# Specialized Allez Race rear brake cable routing?



## trekroadie1.5 (Oct 20, 2010)

Hi. I'm building up a 2013 Specialized Allez Race frameset and have it pretty much sorted out and built other than the rear brake cable. I'm coming from a Trek Madone that had an externally routed cable. After installing the cable in my Allez, it just looks like it takes a really hard angle where it inserts into the frame and when it comes out. Also, it moves smoothly, but it sounds like it's rubbing something inside the frame. I'm using Yokozuna Reaction cables, so the ferrule is one of those step down ferrules since they uses a really fat housing, but from what I can tell, it's installed correctly, it's bottomed out in the frame opening and the cable is routed properly.

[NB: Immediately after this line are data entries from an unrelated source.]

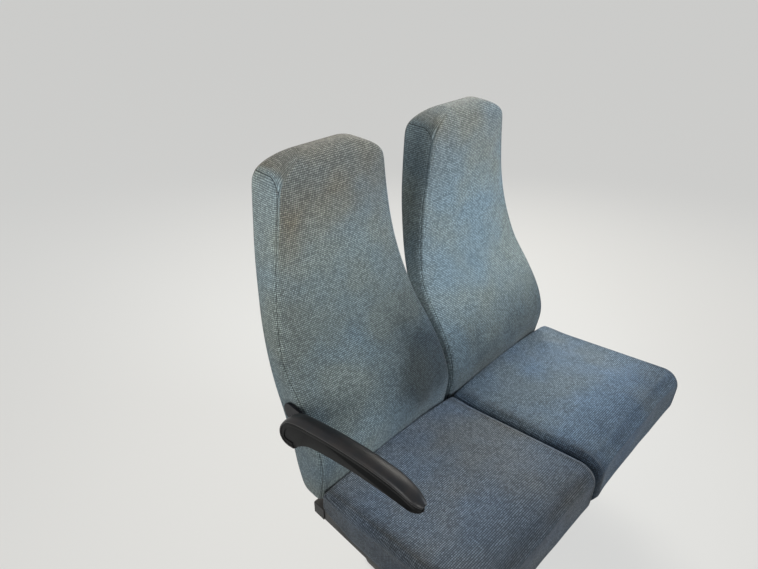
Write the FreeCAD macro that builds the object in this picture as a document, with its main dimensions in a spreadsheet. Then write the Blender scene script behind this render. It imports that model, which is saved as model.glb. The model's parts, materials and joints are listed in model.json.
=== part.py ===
import FreeCAD, Part
import math
import os

import Sketcher

# Double passenger seat of a small bus: two padded backs and two cushions on one steel frame.
# The frame stands on a pressed leg near the aisle and is bolted to the side wall at the other end.
# Millimetres. The origin is the middle of the foot's two floor bolts, on the floor.
# +X runs to the wall, -Y is the way the passengers face, +Z is up.
V = FreeCAD.Vector
UP = V(0, 0, 1)
ALONG = V(1, 0, 0)
REARWARD = V(0, 1, 0)

doc = FreeCAD.newDocument("double_seat")
sheet = doc.addObject("Spreadsheet::Sheet", "sizes")

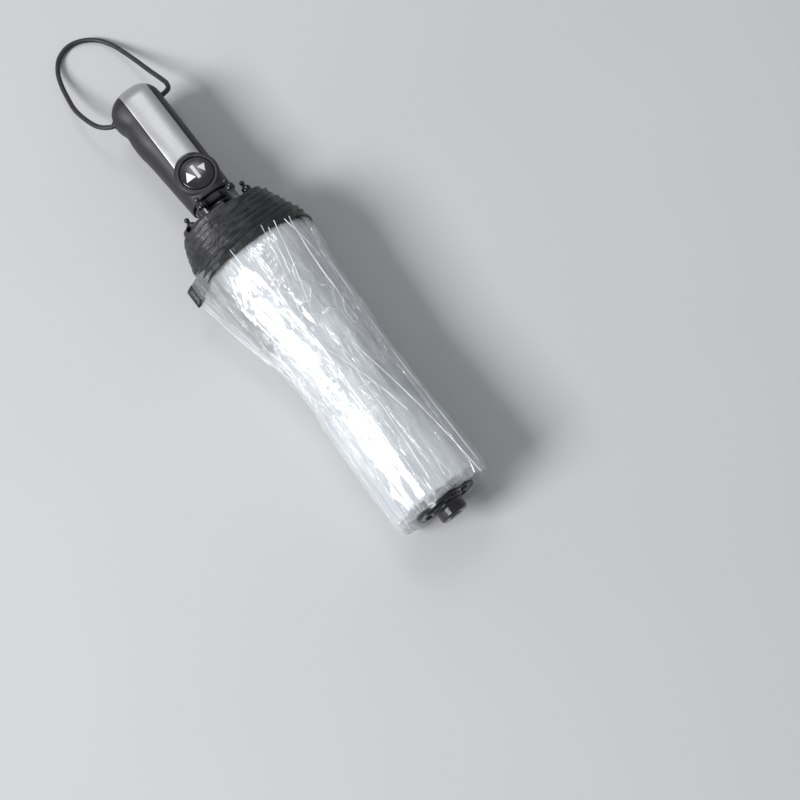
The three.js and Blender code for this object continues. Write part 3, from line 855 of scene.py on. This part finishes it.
verts, faces = joined(cord_grommet(-1), cord_grommet(1))
piece("cord_eyes", verts, faces, "root", GRIP)

# Silver inlay: a skin on the grip's crown that wraps over the domed end.
INLAY_HALF, INLAY_ARC = 8.3, 12.5
INLAY_HEIGHT, INLAY_EDGE, INLAY_TURN = 0.15, 0.45, -0.165
edge_profile = [(0.0, -0.9), (0.0, -0.12), (0.06, 0.03), (0.2, 0.12), (0.45, 0.15)]


def over_dome(y, angle):
    """The grip's surface at a turn round its domed end: 0 faces the end and 90 degrees is up."""
    return grip_hit(Vector((DOME, y, 0)), Vector((-math.cos(angle), 0, math.sin(angle))))


def over_top(u, y):
    return grip_hit(Vector((u, y, 0)), Vector((0, 0, 1)))


def raised(p, height):
    """A point of the grip's surface, moved out along its normal."""
    return at(*(p + grip_normal(*p) * height))


def arc_end(y, arc=INLAY_ARC):
    """Where an arc round the button crosses y."""
    return BUTTON_U - math.sqrt(arc ** 2 - y * y)


def inlay_columns():
    cols = [(-INLAY_HALF + d, h) for d, h in edge_profile]
    count = 30
    for k in range(1, count):
        cols.append((mix(-INLAY_HALF + INLAY_EDGE, INLAY_HALF - INLAY_EDGE, k / count),
                     INLAY_HEIGHT))
    cols += [(INLAY_HALF - d, h) for d, h in reversed(edge_profile)]
    return cols


inlay_verts = []
columns = inlay_columns()
front = [(INLAY_TURN + d / DOME, h) for d, h in edge_profile]
bend = [(mix(INLAY_TURN + INLAY_EDGE / DOME, math.pi / 2, k / 26), INLAY_HEIGHT)
        for k in range(1, 26)]
for angle, height in front + bend:
    inlay_verts += [raised(over_dome(y, angle), min(height, h)) for y, h in columns]
for k in range(56):
    inlay_verts += [raised(over_top(mix(DOME, arc_end(y) - INLAY_EDGE, k / 56), y),
                           min(INLAY_HEIGHT, h)) for y, h in columns]
for d, height in reversed(edge_profile):
    inlay_verts += [raised(over_top(arc_end(y) - d, y), min(height, h)) for y, h in columns]
rows = len(inlay_verts) // len(columns)
inlay = piece("inlay", inlay_verts, grid_faces(rows, len(columns)), "root", INLAY,
              sharp=60)
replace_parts(inlay, "handle_inlay")

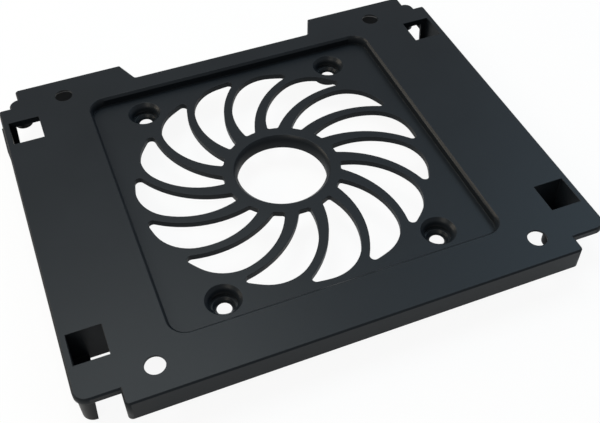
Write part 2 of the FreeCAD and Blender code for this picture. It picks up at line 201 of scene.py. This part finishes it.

I saw in another thread where somebody had a long foam strip possibly used for cable slap inside the frame, but from what I can tell, my frame doesn't have that.

Is it normal for a little bit of noise when applying the rear brake from inside the frame? Should the cable be wrapped in anything as it's going through the frame?

Here's a pic from a few days ago. All Sram Red components, Zipp Service Course SL Beyond Black stem, handlebars and seatpost. Specialized Romin Expert Gel saddle that's all black, Zipp 101 wheels with removed decals and Continental Gatorskin Hardshell tires with decals removed.


----------



## trekroadie1.5 (Oct 20, 2010)

Just an update. I think I figured out my issue. It was the Yokozuna oversized ferrule. The narrower stepped down portion wasn't long enough to seat correctly in the frame so there was a small gap between the tip of the ferrule and the 'stop' inside the frame. The cable came out of the ferrule and bent towards the rear of the bike, but instead of a straight shot to the rear, it was bent over the 'stop' and was rubbing it as it moved. I removed the ferrule and inserted the housing directly into the frame and the issue was resolved.

So do I leave the housing in there without a ferrule or do I have to find new brake cables to install just because of one ferrule? Everything else fits perfectly.


----------